There is power in secrets.  By telling J of the dangers C poses to me (to us) without even being aware of his magnetism, there is a degree of safety.  There is a freedom in telling the truth.

Alas, I wish there was a “getting laid” in telling the truth.

The Fallen Hero

Relationships

J and I talked about she-who-must-not-be-named today.  I asked him why it was so easy for him to talk to her…  How he could so easily share the real parts of him that he is so reluctant to reveal to me and to other people in his life.  Why was she different, I wanted to know.  He’s told me multiple times that it’s not just me.  “I have a hard time being authentic with everyone, Sophie, not just you.”  Well, why was it different with her?  How could he let it happen?  And how can I know that it won’t happen again?  In answer, he said that it’s easier to be authentic through the written word.  Something about not being face-to-face with someone makes it easier for him to feel safe, so he feels freer to be authentic.  As to my other questions, he didn’t have a good answer.
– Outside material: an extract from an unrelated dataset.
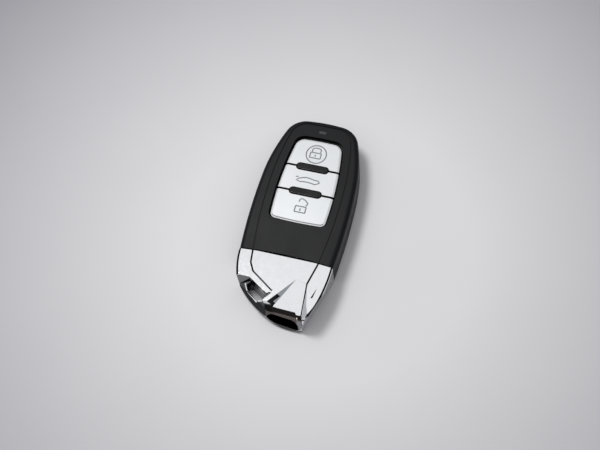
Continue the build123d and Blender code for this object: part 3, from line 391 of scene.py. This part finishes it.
def printed_ink():
    """Grey pad printed ink: flat and even, a shade lighter in places."""
    material = shaded("printed_ink", IOR=1.5)
    thick = pattern(material, 0.6, Detail=3.0)
    finish(material, (thick, "#6c6f72", "#7f8285"), (thick, 0.45, 0.6))
    return material


def solder_mask():
    """Green solder mask over copper tracks: glossy, with the tracks showing a paler green."""
    material = shaded("solder_mask", IOR=1.55)
    settings = {"feature": "DISTANCE_TO_EDGE", "distance": "CHEBYCHEV"}
    edges = pattern(material, 1.6, "Voronoi", settings=settings)
    limits = {"From Min": 0.06, "From Max": 0.1, "To Min": 1.0, "To Max": 0.0}
    tracks = add_node(
        material.node_tree, "ShaderNodeMapRange", limits, {"Value": edges}
    ).outputs["Result"]
    finish(
        material, (tracks, "#0d3d24", "#1f6a3c"), (tracks, 0.32, 0.22), (tracks, 0.03), span=(0.0, 1.0)
    )
    return material


def moulded_epoxy():
    """Filled epoxy of a chip's body: charcoal, matt, with a fine sandy grain."""
    material = shaded("moulded_epoxy", IOR=1.55)
    sand = pattern(material, 0.12, Detail=4.0)
    finish(material, (sand, "#151617", "#242526"), (sand, 0.5, 0.7), (sand, 0.01))
    return material


def fired_ceramic():
    """Fired ceramic of a chip capacitor: tan, speckled, with a dull glaze."""
    material = shaded("fired_ceramic", IOR=1.6)
    speck = pattern(material, 0.2, Detail=4.0)
    finish(material, (speck, "#9a7d5d", "#b79a76"), (speck, 0.35, 0.5))
    return material


def sintered_ferrite():
    """Pressed and sintered ferrite: dark grey, granular, with a dull metallic glint."""
    material = shaded("sintered_ferrite", IOR=2.2)
    grain = pattern(material, 0.25, Detail=5.0)
    finish(material, (grain, "#3a3b3d", "#55575a"), (grain, 0.4, 0.6), (grain, 0.02))
    return material


def enamelled_copper():
    """Enamelled copper wire: orange metal under clear enamel, with the turns side by side."""
    material = shaded("enamelled_copper", Metallic=1.0, Coat_Weight=0.6)
    settings = {"wave_type": "BANDS", "bands_direction": "DIAGONAL"}
    turns = pattern(material, 2.4, "Wave", settings=settings, Distortion=0.3)
    finish(
        material, (turns, "#8c4a28", "#d08a5c"), (turns, 0.34, 0.22), (turns, 0.05), span=(0.0, 1.0)
    )
    return material


def nickel_plated_steel():
    """Nickel plated steel, rolled before plating: warm grey metal with a faint drawn grain."""
    material = shaded("nickel_plated_steel", Metallic=1.0)
    grain = pattern(material, 0.14, stretch=(0.06, 1.0, 1.0), Detail=4.0)
    finish(material, (grain, "#b3b1ac", "#cfccc6"), (grain, 0.2, 0.34), (grain, 0.004))
    return material


def milled_nickel_silver():
    """Nickel silver of a key blade: satin, with the cutter's lines across it and slight handling."""
    material = shaded("milled_nickel_silver", Metallic=1.0)
    lines = pattern(material, 0.12, stretch=(0.04, 1.0, 1.0), Detail=3.0)
    handled = pattern(material, 5.0, Detail=4.0)
    finish(material, (handled, "#a9a7a0", "#c2c0b8"), (lines, 0.22, 0.4), (lines, 0.006))
    return material


def silicone_rubber():
    """Moulded silicone rubber: black, matt, with a dusty bloom."""
    material = shaded("silicone_rubber", IOR=1.41)
    bloom = pattern(material, 1.5, Detail=5.0)
    finish(material, (bloom, "#1c1d1e", "#2b2c2d"), (bloom, 0.65, 0.8))
    return material


def moulded_acetal():
    """Acetal of the switch plungers: milky white and slightly waxy."""
    material = shaded("moulded_acetal", IOR=1.48, Subsurface_Weight=0.1)
    milk = pattern(material, 0.8, Detail=3.0)
    finish(material, (milk, "#dedcd3", "#ebe9e1"), (milk, 0.32, 0.44))
    return material


def clear_epoxy():
    """Clear epoxy over the light's pale carrier: cream, glossy, with a slight haze."""
    material = shaded("clear_epoxy", IOR=1.5, Coat_Weight=0.5)
    haze = pattern(material, 0.4, Detail=3.0)
    finish(material, (haze, "#e6dfae", "#f1ecd2"), (haze, 0.2, 0.35))
    return material


def dress_nodes():
    """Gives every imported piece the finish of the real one."""
    finishes = {
        "case_black": moulded_abs(),
        "inner_black": glass_filled_nylon(),
        "bar_black": gloss_abs(),
        "button_silver": silver_lacquer(),
        "cap_chrome": chrome_plating(),
        "window_clear": smoked_acrylic(),
        "board_green": solder_mask(),
        "chip_black": moulded_epoxy(),
        "ceramic_tan": fired_ceramic(),
        "led_white": clear_epoxy(),
        "copper": enamelled_copper(),
        "ferrite": sintered_ferrite(),
        "capsule_grey": moulded_epoxy(),
        "steel": nickel_plated_steel(),
        "blade_steel": milled_nickel_silver(),
        "rubber_black": silicone_rubber(),
        "plunger_white": moulded_acetal(),
    }
    for part in frame["record"]["subparts"]:
        for material_slot in frame["nodes"][part["node"]].material_slots:
            material_slot.material = finishes[part["material_slot"]]


# Icons printed on the buttons, in millimetres from the middle and the low edge of each button
line_width = 0.46
line_roundness = 2
print_height = 0.05
ring_points = 48
corner_steps = 5
body_corner = 0.25
lock_ring_centre = (-0.1, 5.8)
lock_ring_radius = 3.85
lock_body = (-2.4, 4.1, 1.75, 6.4)
lock_shackle = [
    (-1.85, 6.65), (-1.95, 7.6), (-1.6, 8.25), (-0.25, 8.6), (1.1, 8.3), (1.4, 7.7), (1.3, 6.8),
]
lock_keyhole = [(-0.35, 5.65), (-0.45, 4.75)]
boot_lid = [(-5.25, 5.65), (-4.2, 5.75)]
boot_outline = [
    (-4.75, 4.2), (-4.0, 5.05), (-2.6, 5.6), (-1.35, 5.95), (0.45, 5.8), (2.0, 5.45), (3.5, 5.4),
    (4.15, 4.8), (3.8, 4.35), (2.6, 3.65), (1.3, 3.9), (-0.35, 4.05), (-2.05, 4.0), (-3.15, 3.8),
]
unlock_body = (-2.05, 5.55, 2.0, 8.0)
unlock_shackle = [
    (-1.25, 9.8), (-1.1, 10.7), (-0.6, 11.3), (0.1, 11.2), (1.2, 10.6), (2.0, 9.9), (2.1, 9.4),
    (1.7, 8.4),
]
unlock_keyhole = [(-0.06, 7.2), (-0.08, 6.1)]


def arc(centre, radius, start_degrees, end_degrees, steps):
    """Points along an arc."""
    step = (end_degrees - start_degrees) / steps
    turns = [math.radians(start_degrees + step * count) for count in range(steps + 1)]
    return [
        (centre[0] + radius * math.cos(turn), centre[1] + radius * math.sin(turn)) for turn in turns
    ]


def rounded_box(box, radius):
    """Points round a rectangle with rounded corners."""
    low_x, low_y, high_x, high_y = box
    left, right = low_x + radius, high_x - radius
    bottom, top = low_y + radius, high_y - radius
    corners = [(right, top, 0), (left, top, 90), (left, bottom, 180), (right, bottom, 270)]
    points = []
    for x, y, turn in corners:
        points += arc((x, y), radius, turn, turn + 90, corner_steps)
    return points


def printed_icon(body, strokes, ink):
    """An icon of flat lines on a button: each stroke is a list of points and whether it closes."""
    name = body + "_icon"
    curve = bpy.data.curves.new(name, "CURVE")
    curve.dimensions = "3D"
    curve.bevel_depth = line_width / 2
    curve.bevel_resolution = line_roundness
    curve.use_fill_caps = True
    for points, closed in strokes:
        spline = curve.splines.new("POLY")
        spline.points.add(len(points) - 1)
        for spline_point, (x, y) in zip(spline.points, points):
            spline_point.co = (x, y, 0, 1)
        spline.use_cyclic_u = closed
    drawn = add_object(name + "_curve", curve)
    evaluated = drawn.evaluated_get(bpy.context.evaluated_depsgraph_get())
    mesh = bpy.data.meshes.new_from_object(evaluated)
    bpy.data.objects.remove(drawn)
    flat = Matrix.Diagonal((mm, mm, 2 * print_height * mm / line_width, 1))
    low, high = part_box(body + "_button")
    mesh.transform(Matrix.Translation((0, low[1], high[2])) @ flat)
    for face in mesh.polygons:
        face.use_smooth = True
    mesh.materials.append(ink)
    icon = add_object(name, mesh)
    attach(icon, body)


def print_icons():
    """A closed padlock in a ring, a car with its boot lid up, and an open padlock."""
    ink = printed_ink()
    last_turn = 360 - 360 / ring_points
    ring = arc(lock_ring_centre, lock_ring_radius, 0, last_turn, ring_points - 1)
    lock_box = rounded_box(lock_body, body_corner)
    unlock_box = rounded_box(unlock_body, body_corner)
    icons = {
        "lock": [(ring, True), (lock_box, True), (lock_shackle, False), (lock_keyhole, False)],
        "boot": [(boot_outline, True), (boot_lid, False)],
        "unlock": [(unlock_box, True), (unlock_shackle, False), (unlock_keyhole, False)],
    }
    for body, strokes in icons.items():
        printed_icon(body, strokes, ink)


def lay_table():
    """A pale matt table with a faint mottle, and a painted pool of light brightest round the fob."""
    mesh = bpy.data.meshes.new("floor")
    shape = bmesh.new()
    bmesh.ops.create_circle(shape, cap_ends=True, segments=table_sides, radius=table_reach)
    shape.to_mesh(mesh)
    shape.free()
    table = add_object("floor", mesh)
    material = shaded("table_with_painted_light_pool", Roughness=0.75, IOR=1.45)
    tree = material.node_tree
    place = tree.nodes["coordinates"].outputs["Object"]
    far = add_node(
        tree, "ShaderNodeVectorMath", {1: painted_light_pool_centre}, {0: place}, operation="DISTANCE"
    ).outputs["Value"]
    limits = {"From Min": painted_light_pool_start, "From Max": painted_light_pool_reach}
    pool = add_node(tree, "ShaderNodeMapRange", limits, {"Value": far}).outputs["Result"]
    links = {0: pattern(material, 30.0, Detail=4.0), 2: pool}
    shade = add_node(
        tree, "ShaderNodeMath", {1: table_mottle_share}, links, operation="MULTIPLY_ADD"
    ).outputs["Value"]
    finish(material, (shade, *table_lit_and_shaded_tones))
    mesh.materials.append(material)


def light_studio():
    """One soft lamp, high on the left, and a plain sky, bright above and grey at its foot."""
    lamp = bpy.data.lights.new("softbox", "AREA")
    lamp.shape = "DISK"
    lamp.size = lamp_size
    lamp.energy = lamp_watts
    softbox = add_object("softbox", lamp)
    softbox.location = lamp_place
    softbox.rotation_euler = (-lamp_place).to_track_quat("-Z", "Y").to_euler()
    world = bpy.data.worlds.new("studio")
    bpy.context.scene.world = world
    world.use_nodes = True
    tree = world.node_tree
    way = add_node(tree, "ShaderNodeTexCoord").outputs["Generated"]
    height = add_node(tree, "ShaderNodeSeparateXYZ", links={"Vector": way}).outputs["Z"]
    ramp = add_node(tree, "ShaderNodeValToRGB", links={"Fac": height})
    stops = ramp.color_ramp.elements
    (foot, foot_tone), (middle, middle_tone), (top, top_tone) = sky_tones
    stops[0].position = foot
    stops[0].color = linear(foot_tone)
    stops[1].position = top
    stops[1].color = linear(top_tone)
    stops.new(middle).color = linear(middle_tone)
    background = tree.nodes["Background"]
    background.inputs["Strength"].default_value = sky_strength
    tree.links.new(ramp.outputs["Color"], background.inputs["Color"])


def set_camera():
    """The photograph's view: from above and a little to the right, rolled slightly."""
    lens = bpy.data.cameras.new("camera")
    lens.lens = camera_lens_mm
    lens.sensor_width = camera_sensor_mm
    lens.clip_start = camera_nearest
    camera = add_object("camera", lens)
    level_right = camera_forward.cross(Vector(up)).normalized()
    level_up = level_right.cross(camera_forward).normalized()
    right = math.cos(camera_roll) * level_right - math.sin(camera_roll) * level_up
    top = math.sin(camera_roll) * level_right + math.cos(camera_roll) * level_up
    turned = Matrix((right, top, -camera_forward.normalized())).transposed()
    camera.matrix_world = Matrix.Translation(camera_place) @ turned.to_4x4()
    bpy.context.scene.camera = camera


dress_nodes()
print_icons()
lay_table()
light_studio()
set_camera()
bpy.context.scene.view_settings.view_transform = "Standard"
I feel like something is irreparably broken in us now.  It’s not bad like it was right after her, but I also know that things will never be how they used to be.  The broken part – the part that I worry will always be with us – is that I can’t look up to him with the same doe-eyed trust.  Regardless of the forgiveness I have given him (and must continue to grant him on a daily basis), the betrayal happened.  It will always be there between us.  I will never be the same, and I expect that he’ll never be the same person to me.  I don’t think I’ll ever be able to look at him like he’s my hero, my protector, my champion, the one upon whom I can depend when everyone else fails…  Not anymore.  Back before the betrayal, it wasn’t a great marriage relationship, but regardless of what the world threw at us, we had each other.  Now?  Now I feel like I have to face the world alone.  J may be there near me, but I can’t rely on him the same way as before.  Now I have to learn to be my own hero.  I wonder if that broken part can be healed.  I think maybe not.  …kind of like when someone you love dies…  Life is never the same again, but you learn to live with a new normal.  Maybe I just have to mourn the loss of that blind adoration and trust, and learn how to live in our new, fractured normal.

It feels a lot like when dad abandoned mom and me.  I became a different person at that moment.  For better or for worse, I’ll never be the same.  Neither will he.  I guess that’s how it is with J and me, too.